鶴保:今の若い方は、中選挙区制時代の議員に「先生方は自民党同士で戦ったそうですね。信じられません」と言うんですよね。自民党の中で戦っているという感じがわからないんじゃないですか。
古賀:最初からつくしの坊やみたいにすすっと出てきて苦労もないし、自民党という看板で選挙をやって、政策もない、そういう若い人はやっぱりつくしの坊やだからすぐにへたってしまう。そういう人が圧倒的多数になっているんじゃないかな。
鶴保:政策論争をして党内で優劣がついて「あいつは俺とは考え方が違うんだ」というものを包含する温かみが減ってきた気がするんです。政策論争をする対立軸をつくるのに総裁選をする野田先生の気持ちはわかるんですが、「あなたはいいが、応援するわれわれは大変な目にあう覚悟をしないといけない」という感じが若い人の中にはやっぱりある。「お前は向こうの候補者を応援するからだめだ」ではなく「中にもこんないいやつがいるからちょっと上げてやろう」という懐の広さが昔の自民党にはあったのかと思うんです。
古賀:鶴保さんの話を聞いていると、そんなに恐ろしいものなのかね。
鶴保:そう若い人は思っていると思いますよ。
古賀:安倍さんは懐が広いと思うよ。若い人たちは、自分たちが苦労せず勉強が足りないことを棚に上げて、勝手に思っているだけだと僕は思うけれどね。
野田:総裁選のあと、「野田聖子は干される」とか言われましたけど、私が災害対策委員長になると、若手議員が来て「官邸に対してモノを言うと干されると思っていたんで黙っていたんですけれど、野田さんはあそこまでやっても委員長になれるんなら、これからはモノを言います」と言う。
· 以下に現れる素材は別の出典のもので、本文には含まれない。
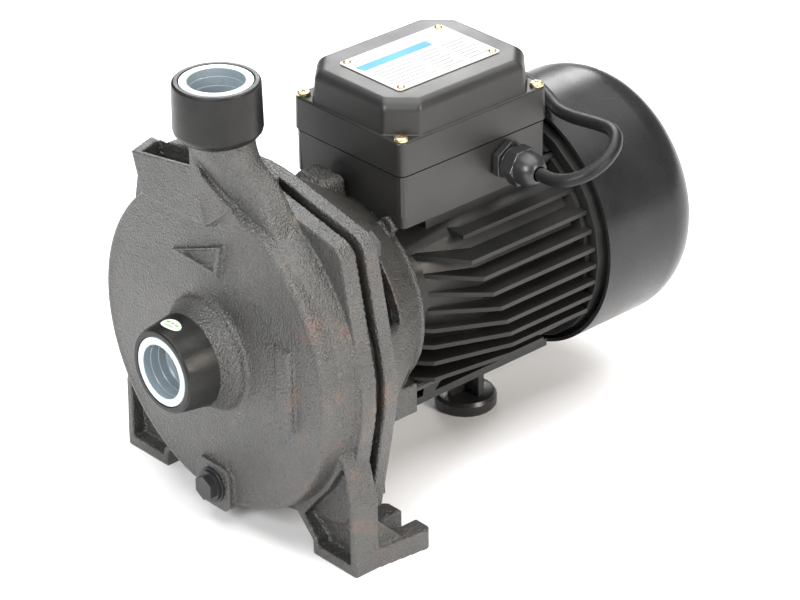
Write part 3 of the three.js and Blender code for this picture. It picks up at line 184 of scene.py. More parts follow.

はあ?と。けっこうそういう人がいるんです。
古賀:自分で勝手に、安倍さんに刃向かうことはいけないことなんだと思っている。やっぱり試練と修羅場を経ていないから。
鶴保:今までの自民党のやり方でも、党内の部会で決まったものが総務会なりに上がってくるんですが、そこでみんな思考停止しているんですよ。そこに出ている議員が部会の全部を知っているわけじゃないし、めんどくさいし、考えるのやめようと。もっと根深い問題のような気がする。